Dai dati per la popolazione compresa tra i 15 e i 24 anni si osserva una riduzione di 10 punti percentuali della frazione di giovani disoccupati sul totale della forza lavoro, dal 44,1 per cento di marzo 2014 al 34,1 per cento del marzo 2017. Dati precisi sulla “fuga di cervelli” non sono disponibili; i numeri a cui possiamo affidarci sono quelli delle iscrizioni all’Anagrafe degli italiani residenti all’estero (Aire) riportati dal “Rapporto sugli italiani all’estero” prodotto annualmente dalla Fondazione Migrantes. L’iscrizione al registro tuttavia non è obbligatoria nel corso del primo anno di permanenza fuori dai confini nazionali e quindi molto probabilmente risulta approssimata per difetto. Sulla base di una simulazione sul 2014 e il 2015, che calcola, rispettivamente, 32mila e 39mila espatri tra i 18 e i 34 anni, non sembra plausibile affermare che la riduzione di disoccupati fra i giovani sia stata completamente assorbita da nuovi inattivi e persone partiti in cerca di fortuna all’estero. Da gennaio 2014 a dicembre 2015, infatti, i disoccupati si sono ridotti di 116mila unità, gli inattivi sono aumentati di 13mila, gli espatriati sono stati circa 71mila, mentre la classe 15-24 anni si è ridotta di 68mila giovani per via dell’effetto demografico. L’affermazione di Di Maio potrebbe essere vera solo assumendo ipotesi piuttosto improbabili: ad esempio nel caso in cui tutti gli espatriati, gli inattivi e metà del calo demografico siano stati disoccupati.
Inoltre, poiché i dati sugli espatri per la fascia d’età tra i 15 e i 24 anni non sono disponibili, stiamo facendo riferimento a dati di espatriati tra i 18 e i 34 anni, di cui i più giovani rappresentano solo una parte. È ragionevole quindi pensare che l’effetto dell’espatrio sulla riduzione di disoccupati e inattivi tra i 15 e i 24 anni sia residuale.

Figura 2

Tassi di disoccupazione giovanile

Fonte: Istat (Il primo diagramma ha per oggetto i tassi di occupazione 15-24; il secondo i tassi di disoccupazione 15-24; il terzo i tassi di inattività 15-24. Sulla pessima qualità di queste immagini v. le nostre scuse sotto la figura 1)
Nota: abbiamo scelto di usare i tassi invece dei valori assoluti a causa dell’effetto demografico che in questa fascia d’età è piuttosto forte.

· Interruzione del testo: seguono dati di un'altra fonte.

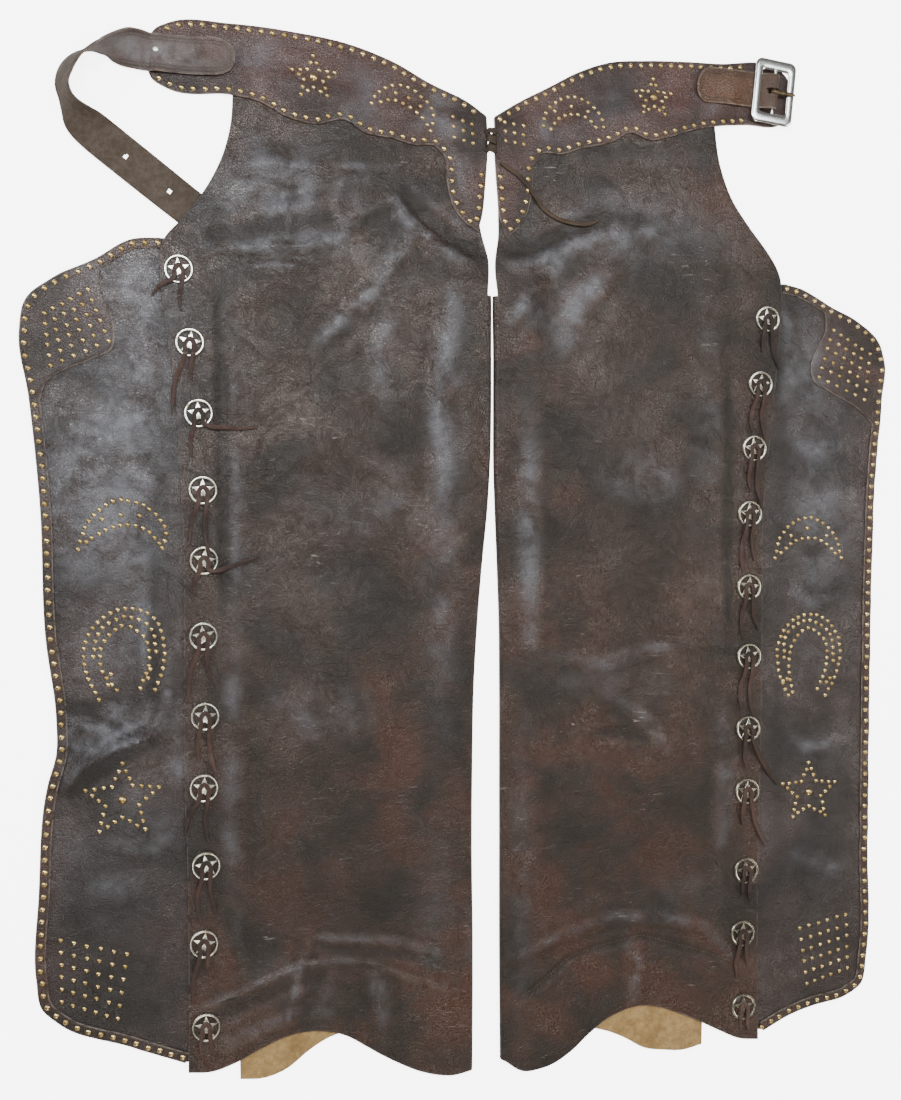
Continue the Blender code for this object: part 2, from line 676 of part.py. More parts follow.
def turned(name, profile, sides, at, material):
    """Round piece turned about an upright axis from a radius and height profile."""
    angles = np.arange(sides) * 2 * math.pi / sides
    points = [(at[0], at[1], profile[0][1])]
    for radius, z in profile[1:-1]:
        points += [(at[0] + radius * math.cos(a), at[1] + radius * math.sin(a), z) for a in angles]
    points.append((at[0], at[1], profile[-1][1]))
    rings = len(profile) - 2
    faces = [[0, 1 + (k + 1) % sides, 1 + k] for k in range(sides)]
    for ring in range(rings - 1):
        base = 1 + ring * sides
        for k in range(sides):
            after = (k + 1) % sides
            faces.append([base + k, base + after, base + sides + after, base + sides + k])
    base = 1 + (rings - 1) * sides
    faces += [[base + k, base + (k + 1) % sides, len(points) - 1] for k in range(sides)]
    return add_solid(name, points, faces, material)


def build_rivet():
    """The domed rivet through the strap's end."""
    low = LAY + STRAP + SEAT
    profile = [(0.0, low), (RIVET_RADIUS, low), (RIVET_RADIUS * 0.9, low + 0.8),
               (RIVET_RADIUS * 0.5, low + 1.4), (0.0, low + 1.6)]
    turned("strap_rivet", profile, 16, RIVET_AT, "nickel")


def round_box(width, height, radius, steps=4):
    """Rectangle with rounded corners, as a loop round the origin."""
    loop = []
    for corner, (sx, sy) in enumerate(((1, 1), (-1, 1), (-1, -1), (1, -1))):
        middle = np.array([sx * (width / 2 - radius), sy * (height / 2 - radius)])
        for k in range(steps + 1):
            angle = math.pi / 2 * (corner + k / steps)
            loop.append(middle + radius * np.array([math.cos(angle), math.sin(angle)]))
    return np.array(loop)


def flat_plate(low, thick):
    """Lay a cut level at a height, with a given thickness."""
    def laid(flat):
        return [np.column_stack([flat, np.full(len(flat), z)]) for z in (low + thick, low)]
    return laid


def build_buckle():
    """Centre-bar buckle frame, its chape and its prong, all turned together."""
    holder = bpy.data.objects.new("buckle_place", None)
    holder.location = (BUCKLE_AT[0] * MM, BUCKLE_AT[1] * MM, 0.0)
    holder.rotation_euler = (0.0, 0.0, BUCKLE_TURN)
    bpy.context.collection.objects.link(holder)
    width, height = BUCKLE_SIZE
    outline = round_box(width, height, BUCKLE_ROUND)
    clear_width = width / 2 - BUCKLE_SIDE - BAR_WIDTH / 2
    shift = (clear_width + BAR_WIDTH) / 2
    window = round_box(clear_width, height - 2 * BUCKLE_END, WINDOW_ROUND, 2)
    windows = [window + (shift, 0.0), window - (shift, 0.0)]
    flat, faces = cut_flat(outline, holes=windows)
    add_wall("buckle_frame", flat, faces, flat_plate(BUCKLE_LIFT, BUCKLE_THICK), "nickel", holder)
    build_chape(holder)
    build_prong(holder)


def chape_route():
    """Side view of the chape's middle line: down off the leg's top, up a ramp, once round the bar."""
    radius = RING_INNER + CHAPE_THICK / 2
    level = LAY + CHAPE_THICK / 2
    reach = math.hypot(CHAPE_RAMP, BAR_Z - level)
    slope = math.atan2(BAR_Z - level, CHAPE_RAMP) + math.asin(radius / reach)
    start = math.pi / 2 + slope
    turns = np.linspace(start, -math.pi / 2, 10)
    round_bar = [(radius * math.cos(a), BAR_Z + radius * math.sin(a)) for a in turns]
    over_leg = [(-CHAPE_LENGTH, level + LAY), (-CHAPE_STEP[0], level + LAY), (-CHAPE_STEP[1], level)]
    return np.array([*over_leg, (-CHAPE_RAMP, level), *round_bar, (-CHAPE_TAIL, BAR_Z - radius)])


def build_chape(holder):
    """The chape: cut flat with a slot for the prong, then laid along its route."""
    line = chape_route()
    run = np.diff(line, axis=0)
    lengths = np.linalg.norm(run, axis=1)
    along = np.concatenate([[0.0], np.cumsum(lengths)])
    normals = np.stack([-run[:, 1], run[:, 0]], axis=1) / lengths[:, None]
    joint = np.concatenate([normals[:1], normals[:-1] + normals[1:], normals[-1:]])
    joint /= np.sum(joint * np.concatenate([normals[:1], normals[1:], normals[-1:]]), axis=1)[:, None]
    half = CHAPE_WIDTH / 2
    nose = [(half * (1 - math.cos(a)) * 0.8, half * math.sin(a)) for a in np.linspace(-1.3, 1.3, 9)]
    nose = [(place, wide / math.sin(1.3)) for place, wide in nose]
    lows = [(at, -half) for at in along[1:]]
    highs = [(at, half) for at in along[1:]][::-1]
    outline = np.array(nose[::-1] + lows + highs)
    ramp = 3
    first = along[ramp] + (along[ramp + 1] - along[ramp]) * 0.45
    slot_at = [first, *along[ramp + 1:-1], along[-1] - 2.2]
    slot = [(at, -CHAPE_SLOT) for at in slot_at] + [(at, CHAPE_SLOT) for at in slot_at[::-1]]
    marks = [[(at, -half), (at, half)] for at in along[1:ramp + 1]]
    marks += [[(at, -half), (at, -CHAPE_SLOT)] for at in along[ramp + 1:-1]]
    marks += [[(at, CHAPE_SLOT), (at, half)] for at in along[ramp + 1:-1]]
    flat, faces = cut_flat(outline, holes=[np.array(slot)], marks=marks)

    def laid(points):
        place = [np.interp(points[:, 0], along, line[:, k]) for k in (0, 1)]
        tilt = [np.interp(points[:, 0], along, joint[:, k]) for k in (0, 1)]
        sheets = []
        for push in (CHAPE_THICK / 2, -CHAPE_THICK / 2):
            x, z = (place[k] + tilt[k] * push for k in (0, 1))
            level_out = np.maximum(-x - CHAPE_BEND_FROM, 0.0) * math.tan(BUCKLE_TURN)
            sheets.append(np.stack([x, points[:, 1] + level_out, z], axis=1))
        return sheets

    add_wall("chape", flat, faces, laid, "strap leather", holder)


def build_prong(holder):
    """The prong: a ring round the bar and a tongue that rests over the frame's far side."""
    outer = RING_INNER + RING_WALL
    low = BUCKLE_THICK / 2 + SEAT
    high = low + PRONG_THICK
    start, end = math.asin(high / outer), 2 * math.pi + math.asin(low / outer)
    ring = [(outer * math.cos(a), outer * math.sin(a)) for a in np.linspace(start, end, 16)]
    tip = [(PRONG_LENGTH, low), (PRONG_LENGTH + 0.8, low + 0.9), (PRONG_LENGTH, high - 0.3)]
    outline = np.array(ring + tip)
    hole = np.array([(RING_INNER * math.cos(a), RING_INNER * math.sin(a))
                     for a in np.arange(12) * math.pi / 6])
    flat, faces = cut_flat(outline, holes=[hole / math.cos(math.pi / 12)])

    def laid(points):
        return [np.stack([points[:, 0], np.full(len(points), y), points[:, 1]], axis=1)
                for y in (-PRONG_WIDTH / 2, PRONG_WIDTH / 2)]

    prong = add_wall("prong", flat, faces, laid, "nickel", holder)
    prong.location = (0.0, 0.0, BAR_Z * MM)


def star_windows():
    """The five gaps between a star's arms and the concho's ring, as triangles."""
    reach = CONCHO_RADIUS - CONCHO_RIM
    notch = reach * 0.42
    gaps = []
    for k in range(5):
        middle = math.pi / 2 + (k + 0.5) * 2 * math.pi / 5
        lean = math.radians(25.0)
        gap = [(notch * math.cos(middle), notch * math.sin(middle))]
        gap += [(reach * math.cos(middle + a), reach * math.sin(middle + a)) for a in (-lean, 0.0, lean)]
        gaps.append(np.array(gap))
    return gaps


def build_conchos(side):
    """A row of round conchos with star cut-outs along the laced edge."""
    sign = SIDES[side]
    angles = np.arange(CONCHO_SIDES) * 2 * math.pi / CONCHO_SIDES
    rim = np.stack([np.cos(angles), np.sin(angles)], axis=1) * CONCHO_RADIUS
    flat, faces = cut_flat(rim, holes=star_windows())
    for number, (out, y) in enumerate(CONCHO_AT[side], start=1):
        low = float(front_under(side, np.array(out), np.array(y))) + LEATHER + SEAT
        name = f"concho_{side}_{number:02d}"
        item = add_wall(name, flat, faces, flat_plate(0.0, CONCHO), "nickel")
        item.location = (sign * out * MM, y * MM, low * MM)


def surface_top(x, y):
    """Highest surface under a thong: a concho, a yoke, a front panel or a wing."""
    side = "left" if x < 0 else "right"
    out = abs(x)
    spot = np.array(out), np.array(y)
    height = float(wing_under(side, *spot)) + LEATHER
    if out < float(leg_edges(side, y)[0]) + 4.0:
        height = max(height, float(front_under(side, *spot)) + LEATHER)
    yoke = rounded_loop(YOKE_EDGE[side], YOKE_CORNERS[side], 14.0)
    if inside(yoke, np.array([[x, y]]))[0] or edge_distance(yoke, np.array([[x, y]]))[0] < 4.0:
        height = max(height, LAY + LEATHER)
    for place_out, place_y in CONCHO_AT[side]:
        if math.hypot(out - place_out, y - place_y) < CONCHO_RADIUS + 5.0:
            level = float(front_under(side, np.array(place_out), np.array(place_y)))
            height = max(height, level + LEATHER + SEAT + CONCHO)
    return height


def rest_heights(route, reach, thick):
    """Middle heights of a strip that lies over whatever is within reach of each place."""
    heights = []
    for x, y in route:
        spots = [(x + dx, y + dy) for dx in (-reach, 0, reach) for dy in (-reach, 0, reach)]
        heights.append(max(surface_top(*spot) for spot in spots) + SEAT + thick / 2)
    return np.array(heights)


def lay_strip(name, route, width, reach):
    """A thong laid flat along a route, narrowing to its tips."""
    heights = rest_heights(route, reach, THONG) + 0.15
    centres = np.column_stack([route, heights])
    ahead = np.gradient(route, axis=0)
    lean = np.stack([-ahead[:, 1], ahead[:, 0], np.zeros(len(route))], axis=1)
    widths = np.full(len(route), width)
    widths[[0, -1]] = width * 0.45
    ribbon(name, centres, lean, widths, THONG, "thong leather")


def thong_route(side, number):
    """Plan of one thong: up from its left end, over the concho's middle, down to its right end."""
    out, y = CONCHO_AT[side][number]
    middle = np.array([SIDES[side] * out, y])
    left_x, left_y, right_x, right_y = THONG_ENDS[side][number]
    shoulder = np.array([THONG_TURN, 0.0])
    halves = []
    for shift, end in ((-shoulder, (left_x, left_y)), (shoulder, (right_x, right_y))):
        tip = np.array(end, dtype=float)
        drop = shift + (0.0, -CONCHO_RADIUS * 0.55)
        bow = drop + (tip - drop) * 0.5 + np.array([tip[1], -tip[0]]) * 0.05
        halves.append(smooth_route([tip, bow, drop, shift], THONG_STEPS))
    top = np.array([[0.0, THONG_TURN]])
    return np.concatenate([halves[0], top, halves[1][::-1]]) + middle


def build_thongs(side):
    """The laced thongs, each one strip whose two ends hang from its concho."""
    for number in range(len(CONCHO_AT[side])):
        name = f"tie_{side}_{number + 1:02d}"
        lay_strip(name, thong_route(side, number), THONG_WIDTH, 4.6)


def build_centre_lace():
    """The knot that joins the two yokes, and the lace's free end."""
    width, height, thick = KNOT_SIZE
    low = LAY + LEATHER + SEAT
    shape = bmesh.new()
    bmesh.ops.create_cube(shape, size=1.0)
    bmesh.ops.scale(shape, vec=Vector((width, height, thick)) * MM, verts=shape.verts)
    bmesh.ops.bevel(shape, geom=shape.edges[:], offset=1.6 * MM, segments=2, affect="EDGES", profile=0.5)
    bmesh.ops.triangulate(shape, faces=shape.faces)
    mesh = bpy.data.meshes.new("lace_knot")
    shape.to_mesh(mesh)
    shape.free()
    knot = bpy.data.objects.new("lace_knot", mesh)
    knot.location = (KNOT_AT[0] * MM, KNOT_AT[1] * MM, (low + thick / 2) * MM)
    mesh.materials.append(finish("thong leather"))
    bpy.context.collection.objects.link(knot)
    route = smooth_route(LACE_ROUTE["rows"], 20)
    lay_strip("centre_lace", route, LACE_WIDTH, 4.6)


def stand_over_origin():
    """Move the finished pieces so that the whole lies centred over the origin."""
    for item in bpy.data.objects:
        if item.parent is None:
            item.location.x += PLACE[0] * MM
            item.location.y += PLACE[1] * MM


def build():
    """Make every piece of the chaps."""
    clear_scene()
    for side in SIDES:
        build_leg(side)
        build_wing(side)
        build_yoke(side)
        build_conchos(side)
        build_thongs(side)
    build_strap()
    build_rivet()
    build_buckle()
    build_centre_lace()
    stand_over_origin()
    bpy.context.view_layer.update()


build()
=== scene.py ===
"""Dress the studded leather chaps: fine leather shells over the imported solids, conchos, thongs,
studs and stitching, on a pale studio floor.

Sizes are millimetres until a mesh is made. x runs across, y up the legs, z up from the table, and
"out" is the distance from the chaps' middle line.
"""
from __future__ import annotations

import logging
import math
from dataclasses import dataclass
from enum import Enum
from typing import Sequence

import bmesh
import bpy
import numpy as np
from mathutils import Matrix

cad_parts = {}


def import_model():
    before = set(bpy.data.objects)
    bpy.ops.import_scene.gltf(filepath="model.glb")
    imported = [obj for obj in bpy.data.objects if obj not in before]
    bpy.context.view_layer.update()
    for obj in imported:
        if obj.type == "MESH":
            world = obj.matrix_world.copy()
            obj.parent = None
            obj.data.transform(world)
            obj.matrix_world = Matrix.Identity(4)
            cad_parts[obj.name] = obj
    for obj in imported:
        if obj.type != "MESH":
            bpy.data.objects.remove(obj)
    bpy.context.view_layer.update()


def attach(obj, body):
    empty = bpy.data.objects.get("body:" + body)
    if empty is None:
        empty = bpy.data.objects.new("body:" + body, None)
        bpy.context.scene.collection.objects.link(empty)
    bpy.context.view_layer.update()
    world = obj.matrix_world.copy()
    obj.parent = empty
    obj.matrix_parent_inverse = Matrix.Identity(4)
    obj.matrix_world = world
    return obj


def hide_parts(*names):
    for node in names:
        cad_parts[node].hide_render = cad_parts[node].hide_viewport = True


LOG = logging.getLogger("chaps")
MM = 0.001
PLACE = np.array([4.0, -7.7, 0.0])

LEATHER = 2.2
TRIM = 1.6
STRAP = 2.8
SEAT = 0.3
LAY = LEATHER + SEAT
CREASE_DEPTH = 1.9
Points = Sequence[Sequence[float]]


class Side(Enum):
    """Which half of the chaps, and its sign along x."""

    LEFT = -1.0
    RIGHT = 1.0

    @property
    def word(self) -> str:
        """The side's name as the nodes spell it."""
        return self.name.lower()


# ---- plane tools ----


def read_curve(stations: np.ndarray, values: np.ndarray, at: np.ndarray) -> np.ndarray:
    """Read a smooth curve through a table: cubic pieces that share their slopes.

    Args:
        stations: Rising places where the values are known.
        values: The curve's value at each station.
        at: Places to read.

    Returns:
        The curve's value at each place.
    """
    slopes = np.gradient(values, stations)
    at = np.clip(np.asarray(at, dtype=float), stations[0], stations[-1])
    left = np.clip(np.searchsorted(stations, at) - 1, 0, len(stations) - 2)
    span = stations[left + 1] - stations[left]
    t = (at - stations[left]) / span
    start = (2 * t**3 - 3 * t**2 + 1) * values[left] + (t**3 - 2 * t**2 + t) * span * slopes[left]
    end = (3 * t**2 - 2 * t**3) * values[left + 1] + (t**3 - t**2) * span * slopes[left + 1]
    return start + end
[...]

Forse l’esponente del Movimento 5 Stelle prende in considerazione periodi più brevi? Seppur poco utili all’analisi, che è preferibile svolgere sul medio-lungo periodo, anche i trend congiunturali e tendenziali non sembrano dare ragione al vicepresidente della Camera. L’ultimo bollettino Istat mostra come nel primo trimestre del 2017 gli occupati siano aumentati di 35mila unità rispetto all’ultimo trimestre 2016, mentre disoccupati e inattivi sono diminuiti, rispettivamente di 38mila e 32mila unità. Anche tra i più giovani i risultati non sono in linea con quanto afferma Di Maio: rispetto all’ultimo trimestre i giovani lavoratori sono aumentati di 24mila, i disoccupati ridotti di 72mila e gli inattivi aumentati di 40mila (variazione trimestrale positiva che diventa negativa se però prendiamo in considerazione l’intero anno marzo 2016-marzo2017).
Con la grande recessione e la crisi dell’euro, il mercato del lavoro ha molto sofferto. Dalla fine del 2014 si registra però un miglioramento in quasi tutte le variabili. Miglioramento che tuttavia sta perdendo vigore negli ultimi mesi, soprattutto per i disoccupati. Si tratta quindi di un rallentamento, non di un peggioramento come sostiene Di Maio.

Da parte di un giovane politico che propone, assieme al suo Movimento, di cambiare radicalmente il nostro paese ci si attende una analisi della realtà accurata per poter sviluppare proposte di riforma efficaci. In questo caso, purtroppo, non è avvenuto: la dichiarazione di Di Maio è infatti, tecnicamente, una BUFALA.